A. L’assise textuelle explicitée par le juge de la mise en état
Le juge fonde sa solution sur la logique des articles 394 et 395. Il rappelle d’abord la disponibilité procédurale du désistement, puis la règle de principe tenant à l’acceptation du défendeur. La décision reproduit ainsi, de manière pédagogique, les attendus nécessaires à la qualification du désistement. La citation selon laquelle «le désistement n’est parfait que par l’acceptation du défendeur» en marque la condition ordinaire, tandis que la clause suivante en précise l’exception.

Ce rappel textuel n’est pas purement formel. Il conditionne l’office du juge de la mise en état, compétent pour constater la perfection du désistement dans le cadre de l’instruction, lorsque les défendeurs ne se sont pas engagés au fond. L’articulation des articles 394 et 395 ainsi posée autorise la juridiction à constater l’extinction de l’instance sans requérir une acceptation devenue inutile.

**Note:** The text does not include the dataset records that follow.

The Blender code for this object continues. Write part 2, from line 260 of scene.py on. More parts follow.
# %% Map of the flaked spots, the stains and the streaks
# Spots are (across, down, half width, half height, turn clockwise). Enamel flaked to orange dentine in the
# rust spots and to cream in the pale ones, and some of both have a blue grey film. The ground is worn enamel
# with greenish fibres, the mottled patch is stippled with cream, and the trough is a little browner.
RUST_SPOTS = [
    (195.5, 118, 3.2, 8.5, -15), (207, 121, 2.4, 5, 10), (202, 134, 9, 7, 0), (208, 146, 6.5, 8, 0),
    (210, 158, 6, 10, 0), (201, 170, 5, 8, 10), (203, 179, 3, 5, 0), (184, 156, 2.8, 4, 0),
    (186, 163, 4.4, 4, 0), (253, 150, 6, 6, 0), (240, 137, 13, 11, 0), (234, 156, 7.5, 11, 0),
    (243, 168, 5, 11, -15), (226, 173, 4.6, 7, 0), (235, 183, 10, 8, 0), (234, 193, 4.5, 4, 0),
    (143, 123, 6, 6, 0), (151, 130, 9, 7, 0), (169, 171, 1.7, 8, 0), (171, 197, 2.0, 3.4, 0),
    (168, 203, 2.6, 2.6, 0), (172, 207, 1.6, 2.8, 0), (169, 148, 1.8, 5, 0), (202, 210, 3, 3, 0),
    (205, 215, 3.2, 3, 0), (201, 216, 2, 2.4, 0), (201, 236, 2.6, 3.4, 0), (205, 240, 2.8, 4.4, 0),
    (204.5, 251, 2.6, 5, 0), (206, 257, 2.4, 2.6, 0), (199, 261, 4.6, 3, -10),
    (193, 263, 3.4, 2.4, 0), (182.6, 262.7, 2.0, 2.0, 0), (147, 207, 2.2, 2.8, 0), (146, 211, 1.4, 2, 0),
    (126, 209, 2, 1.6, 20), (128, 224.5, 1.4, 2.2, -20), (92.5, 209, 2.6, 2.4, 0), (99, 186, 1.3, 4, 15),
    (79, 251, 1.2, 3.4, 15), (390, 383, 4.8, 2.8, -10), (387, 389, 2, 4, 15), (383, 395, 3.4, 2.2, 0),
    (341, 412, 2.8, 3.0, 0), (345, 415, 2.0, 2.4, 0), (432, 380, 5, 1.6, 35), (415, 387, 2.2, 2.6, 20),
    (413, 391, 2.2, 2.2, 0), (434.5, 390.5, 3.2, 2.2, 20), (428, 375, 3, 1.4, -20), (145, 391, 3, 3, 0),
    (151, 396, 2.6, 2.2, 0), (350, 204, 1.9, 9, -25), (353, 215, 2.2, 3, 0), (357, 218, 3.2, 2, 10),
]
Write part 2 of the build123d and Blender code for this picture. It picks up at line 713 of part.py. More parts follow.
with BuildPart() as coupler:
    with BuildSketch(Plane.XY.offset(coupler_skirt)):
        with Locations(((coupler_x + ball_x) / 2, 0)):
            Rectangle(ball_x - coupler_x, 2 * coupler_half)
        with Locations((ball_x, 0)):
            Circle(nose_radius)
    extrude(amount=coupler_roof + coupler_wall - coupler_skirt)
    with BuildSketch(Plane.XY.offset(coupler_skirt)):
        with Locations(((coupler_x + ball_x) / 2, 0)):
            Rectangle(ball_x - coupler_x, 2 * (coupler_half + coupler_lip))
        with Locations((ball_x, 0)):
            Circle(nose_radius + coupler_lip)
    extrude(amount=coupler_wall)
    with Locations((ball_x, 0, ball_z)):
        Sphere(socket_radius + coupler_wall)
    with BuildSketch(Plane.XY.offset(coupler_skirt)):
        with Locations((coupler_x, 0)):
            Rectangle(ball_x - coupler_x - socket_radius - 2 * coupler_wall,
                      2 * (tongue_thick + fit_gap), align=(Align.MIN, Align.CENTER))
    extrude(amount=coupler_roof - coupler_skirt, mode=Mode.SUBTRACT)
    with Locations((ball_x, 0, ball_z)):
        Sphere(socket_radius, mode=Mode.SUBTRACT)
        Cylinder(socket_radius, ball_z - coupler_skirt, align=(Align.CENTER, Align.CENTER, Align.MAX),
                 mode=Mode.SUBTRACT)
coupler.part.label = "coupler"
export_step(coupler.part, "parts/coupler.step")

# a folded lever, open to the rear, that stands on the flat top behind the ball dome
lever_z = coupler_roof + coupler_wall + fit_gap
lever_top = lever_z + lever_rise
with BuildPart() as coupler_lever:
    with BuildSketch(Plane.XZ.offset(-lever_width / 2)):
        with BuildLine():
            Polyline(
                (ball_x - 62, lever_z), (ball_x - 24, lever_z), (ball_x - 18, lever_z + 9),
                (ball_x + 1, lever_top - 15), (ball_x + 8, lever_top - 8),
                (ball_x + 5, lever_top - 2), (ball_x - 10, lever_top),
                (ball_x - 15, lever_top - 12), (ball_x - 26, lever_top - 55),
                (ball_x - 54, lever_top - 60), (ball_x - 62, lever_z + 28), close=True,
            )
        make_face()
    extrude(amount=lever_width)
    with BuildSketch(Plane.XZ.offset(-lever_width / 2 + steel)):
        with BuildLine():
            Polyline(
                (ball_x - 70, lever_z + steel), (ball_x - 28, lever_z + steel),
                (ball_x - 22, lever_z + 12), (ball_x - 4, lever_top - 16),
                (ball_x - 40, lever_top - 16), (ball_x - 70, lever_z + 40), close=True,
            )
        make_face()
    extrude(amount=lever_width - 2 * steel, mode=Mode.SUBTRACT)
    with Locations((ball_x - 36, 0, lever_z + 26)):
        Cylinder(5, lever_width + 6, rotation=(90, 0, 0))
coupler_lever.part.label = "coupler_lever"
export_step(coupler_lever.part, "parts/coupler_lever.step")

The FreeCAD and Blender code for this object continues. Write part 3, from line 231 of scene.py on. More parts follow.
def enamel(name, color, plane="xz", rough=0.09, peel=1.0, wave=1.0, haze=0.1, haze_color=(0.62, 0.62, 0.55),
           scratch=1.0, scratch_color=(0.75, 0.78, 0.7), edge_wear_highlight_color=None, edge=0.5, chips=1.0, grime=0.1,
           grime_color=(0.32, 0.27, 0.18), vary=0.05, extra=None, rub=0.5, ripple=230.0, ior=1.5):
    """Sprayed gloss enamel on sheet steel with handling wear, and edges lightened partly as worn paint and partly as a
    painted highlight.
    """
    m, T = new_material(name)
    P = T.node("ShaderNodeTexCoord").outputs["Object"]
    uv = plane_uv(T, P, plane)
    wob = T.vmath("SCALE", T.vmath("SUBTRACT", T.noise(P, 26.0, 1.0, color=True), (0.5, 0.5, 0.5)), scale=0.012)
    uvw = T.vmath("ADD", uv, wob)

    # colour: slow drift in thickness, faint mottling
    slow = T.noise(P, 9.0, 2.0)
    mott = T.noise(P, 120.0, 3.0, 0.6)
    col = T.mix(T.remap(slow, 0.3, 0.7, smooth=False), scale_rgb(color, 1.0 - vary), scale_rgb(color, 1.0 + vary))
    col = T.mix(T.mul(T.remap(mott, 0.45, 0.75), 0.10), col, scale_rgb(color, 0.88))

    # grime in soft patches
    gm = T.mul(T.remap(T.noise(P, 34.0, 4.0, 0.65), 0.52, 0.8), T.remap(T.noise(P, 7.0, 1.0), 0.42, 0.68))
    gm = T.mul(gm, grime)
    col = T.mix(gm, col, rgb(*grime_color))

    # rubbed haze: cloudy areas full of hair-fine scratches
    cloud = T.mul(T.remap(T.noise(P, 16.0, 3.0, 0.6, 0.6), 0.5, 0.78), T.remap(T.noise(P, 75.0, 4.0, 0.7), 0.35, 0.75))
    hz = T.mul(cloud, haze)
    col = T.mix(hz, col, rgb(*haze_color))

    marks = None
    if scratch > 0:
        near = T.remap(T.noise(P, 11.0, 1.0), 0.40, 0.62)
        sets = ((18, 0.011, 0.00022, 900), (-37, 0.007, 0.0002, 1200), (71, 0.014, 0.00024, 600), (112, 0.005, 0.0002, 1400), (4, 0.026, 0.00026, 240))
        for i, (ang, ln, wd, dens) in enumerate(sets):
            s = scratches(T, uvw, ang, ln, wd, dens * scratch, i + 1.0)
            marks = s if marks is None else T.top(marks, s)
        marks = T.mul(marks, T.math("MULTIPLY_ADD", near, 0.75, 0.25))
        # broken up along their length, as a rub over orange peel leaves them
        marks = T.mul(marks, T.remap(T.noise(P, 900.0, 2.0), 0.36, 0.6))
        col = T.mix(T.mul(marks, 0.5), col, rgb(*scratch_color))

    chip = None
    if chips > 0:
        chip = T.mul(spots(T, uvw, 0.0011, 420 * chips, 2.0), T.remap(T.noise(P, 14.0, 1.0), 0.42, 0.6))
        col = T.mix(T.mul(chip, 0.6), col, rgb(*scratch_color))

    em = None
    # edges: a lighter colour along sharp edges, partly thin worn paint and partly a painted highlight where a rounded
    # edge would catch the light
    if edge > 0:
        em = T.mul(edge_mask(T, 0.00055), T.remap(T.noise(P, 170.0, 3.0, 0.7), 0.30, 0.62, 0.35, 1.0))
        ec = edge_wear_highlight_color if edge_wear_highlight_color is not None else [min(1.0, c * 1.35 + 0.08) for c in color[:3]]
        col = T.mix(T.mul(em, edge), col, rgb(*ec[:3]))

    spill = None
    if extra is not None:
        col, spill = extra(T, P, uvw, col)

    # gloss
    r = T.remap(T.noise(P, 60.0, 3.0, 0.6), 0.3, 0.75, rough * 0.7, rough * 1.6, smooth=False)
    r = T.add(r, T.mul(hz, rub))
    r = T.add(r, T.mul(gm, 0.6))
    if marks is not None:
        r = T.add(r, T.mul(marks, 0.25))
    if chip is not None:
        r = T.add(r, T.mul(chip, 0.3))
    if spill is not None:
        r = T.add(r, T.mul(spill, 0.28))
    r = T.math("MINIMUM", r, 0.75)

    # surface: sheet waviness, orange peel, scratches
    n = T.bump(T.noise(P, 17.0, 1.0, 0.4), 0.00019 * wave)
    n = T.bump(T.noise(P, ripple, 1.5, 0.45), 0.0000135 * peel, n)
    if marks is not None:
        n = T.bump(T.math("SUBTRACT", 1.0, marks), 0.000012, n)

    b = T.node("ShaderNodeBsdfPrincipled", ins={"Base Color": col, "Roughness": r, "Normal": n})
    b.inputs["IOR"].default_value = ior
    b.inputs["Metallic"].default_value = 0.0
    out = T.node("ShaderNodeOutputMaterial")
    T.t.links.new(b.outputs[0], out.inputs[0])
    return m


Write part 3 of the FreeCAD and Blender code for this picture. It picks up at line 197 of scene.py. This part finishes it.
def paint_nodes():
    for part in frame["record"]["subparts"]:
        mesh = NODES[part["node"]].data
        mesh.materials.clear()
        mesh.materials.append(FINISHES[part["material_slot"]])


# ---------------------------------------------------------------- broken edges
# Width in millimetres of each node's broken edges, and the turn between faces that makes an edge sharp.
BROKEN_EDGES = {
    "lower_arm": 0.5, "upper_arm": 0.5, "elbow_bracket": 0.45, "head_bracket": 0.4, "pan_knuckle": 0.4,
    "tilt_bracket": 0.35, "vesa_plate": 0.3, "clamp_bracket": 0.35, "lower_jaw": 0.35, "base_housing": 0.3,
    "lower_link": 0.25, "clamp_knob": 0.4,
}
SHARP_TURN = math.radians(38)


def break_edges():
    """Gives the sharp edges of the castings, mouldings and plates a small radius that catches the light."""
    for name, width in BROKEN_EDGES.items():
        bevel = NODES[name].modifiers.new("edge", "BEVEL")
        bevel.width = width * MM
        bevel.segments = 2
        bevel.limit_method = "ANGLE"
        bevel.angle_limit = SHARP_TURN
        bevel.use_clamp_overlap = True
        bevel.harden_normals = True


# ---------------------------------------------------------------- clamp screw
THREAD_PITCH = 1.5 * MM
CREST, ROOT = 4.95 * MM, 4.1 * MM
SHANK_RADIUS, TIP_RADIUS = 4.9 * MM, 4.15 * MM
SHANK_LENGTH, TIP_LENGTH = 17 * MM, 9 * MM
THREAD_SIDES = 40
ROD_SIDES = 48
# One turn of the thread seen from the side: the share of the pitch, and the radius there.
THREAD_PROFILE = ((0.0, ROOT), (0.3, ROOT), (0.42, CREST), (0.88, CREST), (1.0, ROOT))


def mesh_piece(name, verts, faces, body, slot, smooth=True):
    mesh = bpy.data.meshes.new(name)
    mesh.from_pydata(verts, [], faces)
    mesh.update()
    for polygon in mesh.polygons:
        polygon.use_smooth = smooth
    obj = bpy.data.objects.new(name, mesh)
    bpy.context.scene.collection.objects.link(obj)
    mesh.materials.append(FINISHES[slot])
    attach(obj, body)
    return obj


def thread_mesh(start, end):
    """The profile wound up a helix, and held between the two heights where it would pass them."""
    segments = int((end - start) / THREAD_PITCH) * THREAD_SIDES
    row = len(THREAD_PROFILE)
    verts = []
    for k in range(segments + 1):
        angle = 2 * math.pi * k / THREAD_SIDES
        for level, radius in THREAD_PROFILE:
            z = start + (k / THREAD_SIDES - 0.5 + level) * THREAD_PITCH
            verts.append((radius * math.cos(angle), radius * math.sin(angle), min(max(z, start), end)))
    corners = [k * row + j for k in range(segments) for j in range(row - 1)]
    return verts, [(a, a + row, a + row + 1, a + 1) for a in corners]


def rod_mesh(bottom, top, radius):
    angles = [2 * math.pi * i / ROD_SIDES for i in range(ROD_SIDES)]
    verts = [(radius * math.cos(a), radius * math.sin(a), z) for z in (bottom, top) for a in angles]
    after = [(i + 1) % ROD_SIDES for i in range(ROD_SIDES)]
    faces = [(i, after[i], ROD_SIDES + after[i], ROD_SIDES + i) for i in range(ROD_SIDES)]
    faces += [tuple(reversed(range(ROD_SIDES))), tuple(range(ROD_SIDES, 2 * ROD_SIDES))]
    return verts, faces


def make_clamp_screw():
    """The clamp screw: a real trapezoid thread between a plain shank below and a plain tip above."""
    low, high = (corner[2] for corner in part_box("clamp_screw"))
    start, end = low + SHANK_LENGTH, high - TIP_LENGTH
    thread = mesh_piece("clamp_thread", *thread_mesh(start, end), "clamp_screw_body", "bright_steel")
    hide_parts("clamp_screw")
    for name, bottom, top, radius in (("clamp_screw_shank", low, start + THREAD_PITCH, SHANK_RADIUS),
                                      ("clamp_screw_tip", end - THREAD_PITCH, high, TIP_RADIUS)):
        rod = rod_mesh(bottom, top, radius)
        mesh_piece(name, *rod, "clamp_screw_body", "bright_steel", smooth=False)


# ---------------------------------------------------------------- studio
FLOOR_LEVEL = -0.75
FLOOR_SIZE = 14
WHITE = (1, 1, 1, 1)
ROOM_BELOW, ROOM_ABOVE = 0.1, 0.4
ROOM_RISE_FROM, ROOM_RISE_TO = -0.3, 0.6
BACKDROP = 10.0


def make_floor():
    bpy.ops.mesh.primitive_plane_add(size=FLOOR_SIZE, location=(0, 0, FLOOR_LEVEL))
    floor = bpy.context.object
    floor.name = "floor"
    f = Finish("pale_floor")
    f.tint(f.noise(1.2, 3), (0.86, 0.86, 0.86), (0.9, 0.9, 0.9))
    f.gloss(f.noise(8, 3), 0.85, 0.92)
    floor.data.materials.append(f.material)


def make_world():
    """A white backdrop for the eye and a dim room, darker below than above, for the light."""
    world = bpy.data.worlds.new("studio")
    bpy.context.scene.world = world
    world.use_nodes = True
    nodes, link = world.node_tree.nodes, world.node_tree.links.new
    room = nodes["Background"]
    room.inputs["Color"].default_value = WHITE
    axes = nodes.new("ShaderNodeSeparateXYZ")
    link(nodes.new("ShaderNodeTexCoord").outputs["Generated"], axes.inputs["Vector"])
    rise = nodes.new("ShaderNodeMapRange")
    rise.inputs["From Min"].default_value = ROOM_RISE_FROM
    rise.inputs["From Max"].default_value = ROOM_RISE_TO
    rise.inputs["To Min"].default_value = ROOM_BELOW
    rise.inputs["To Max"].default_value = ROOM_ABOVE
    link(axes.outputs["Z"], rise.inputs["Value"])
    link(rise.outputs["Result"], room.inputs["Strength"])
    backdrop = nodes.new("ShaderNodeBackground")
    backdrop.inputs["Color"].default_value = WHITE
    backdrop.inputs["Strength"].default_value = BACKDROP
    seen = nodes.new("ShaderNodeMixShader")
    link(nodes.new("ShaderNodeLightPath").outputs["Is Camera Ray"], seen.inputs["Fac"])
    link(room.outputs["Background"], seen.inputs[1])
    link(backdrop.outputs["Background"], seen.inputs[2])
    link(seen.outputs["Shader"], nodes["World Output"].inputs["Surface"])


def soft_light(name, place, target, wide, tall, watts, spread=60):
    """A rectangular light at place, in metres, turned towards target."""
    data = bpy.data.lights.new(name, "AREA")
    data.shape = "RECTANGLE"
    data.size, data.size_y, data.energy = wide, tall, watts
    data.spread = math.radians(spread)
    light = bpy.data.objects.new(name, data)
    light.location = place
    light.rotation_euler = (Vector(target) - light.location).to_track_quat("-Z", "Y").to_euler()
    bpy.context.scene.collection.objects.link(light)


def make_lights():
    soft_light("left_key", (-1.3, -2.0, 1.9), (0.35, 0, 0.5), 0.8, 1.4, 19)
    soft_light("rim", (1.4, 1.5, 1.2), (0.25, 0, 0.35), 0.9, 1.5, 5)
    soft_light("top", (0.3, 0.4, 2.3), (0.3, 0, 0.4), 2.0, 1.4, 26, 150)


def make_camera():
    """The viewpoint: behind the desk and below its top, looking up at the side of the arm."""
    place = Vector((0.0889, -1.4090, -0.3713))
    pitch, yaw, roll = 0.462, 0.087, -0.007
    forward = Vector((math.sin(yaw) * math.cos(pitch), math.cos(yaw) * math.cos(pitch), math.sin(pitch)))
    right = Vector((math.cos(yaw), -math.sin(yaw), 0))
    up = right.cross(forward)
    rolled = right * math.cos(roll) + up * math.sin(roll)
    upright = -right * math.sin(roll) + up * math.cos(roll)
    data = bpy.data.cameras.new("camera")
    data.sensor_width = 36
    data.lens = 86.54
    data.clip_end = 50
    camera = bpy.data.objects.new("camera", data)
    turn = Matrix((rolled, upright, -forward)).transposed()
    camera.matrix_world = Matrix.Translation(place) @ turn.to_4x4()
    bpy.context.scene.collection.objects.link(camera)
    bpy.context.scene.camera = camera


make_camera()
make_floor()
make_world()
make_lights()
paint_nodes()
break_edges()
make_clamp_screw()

B. L’incidence de l’absence de défenses sur la nécessité d’une acceptation
L’exception prévue par l’article 395 constitue le pivot de l’espèce. En l’absence de défense au fond ou de fin de non-recevoir, l’acceptation n’est plus exigée, comme l’énonce la formule: «Toutefois, l’acceptation n’est pas nécessaire si le défendeur n’a présenté aucune défense au fond ou fin de non-recevoir au moment où le demandeur se désiste.» Le juge peut alors, sans autre formalité, constater la perfection du désistement.

Cette lecture protège la sécurité procédurale. Elle évite de subordonner la fin de l’instance à une acceptation dilatoire lorsque la contradiction n’a pas été engagée. Elle préserve aussi l’équilibre des droits, puisque le défendeur qui n’a pas conclu ne voit pas sa position juridiquement aggravée par une décision qui se borne à éteindre une instance devenue sans objet.

II. Les effets procéduraux et l’allocation des dépens

A. Extinction de l’instance et dessaisissement du tribunal
Le constat de perfection du désistement entraîne l’extinction de l’instance. La décision applique la conséquence usuelle du mécanisme: l’affaire sort du rôle, le juge est dessaisi, et aucune mesure d’instruction ne subsiste. L’économie de l’instance se trouve ainsi préservée, sans préjudice pour l’ordre public procédural.

La solution est cohérente avec l’office du juge de la mise en état, qui peut, dans ce cadre, mettre fin au litige procédural lorsque les conditions du désistement sont réunies. Elle s’inscrit dans une pratique constante de rationalisation des flux, en évitant la poursuite artificielle de procédures vouées à se clore.

B. La condamnation aux dépens et la portée pratique du refus d’une neutralisation
La décision retient ensuite l’article 399: «Aux termes de l’article 399 du code de procédure civile, sauf convention contraire, la partie qui se désiste et est à l’origine de la procédure, est condamnée aux dépens d’incident.» Cette règle, d’inspiration indemnitaire, internalise le coût de l’initiative devenue vaine au détriment de son auteur. Elle connaît une exception conventionnelle, qui suppose l’accord de tous.

En l’espèce, le juge refuse de neutraliser les dépens, relevant qu’«En l’espèce, l’ensemble des parties n’ayant pas donné leur accord pour que chacune conserve la charge de ses dépens, il n’y a pas lieu de statuer en ce sens.» La solution est adéquate au droit positif; elle rappelle que la neutralisation des frais demeure d’interprétation stricte. Sur le plan pratique, elle incite à une diligence précoce: négocier un accord sur les dépens au moment du désistement, à défaut s’exposer à la condamnation prévue par le texte.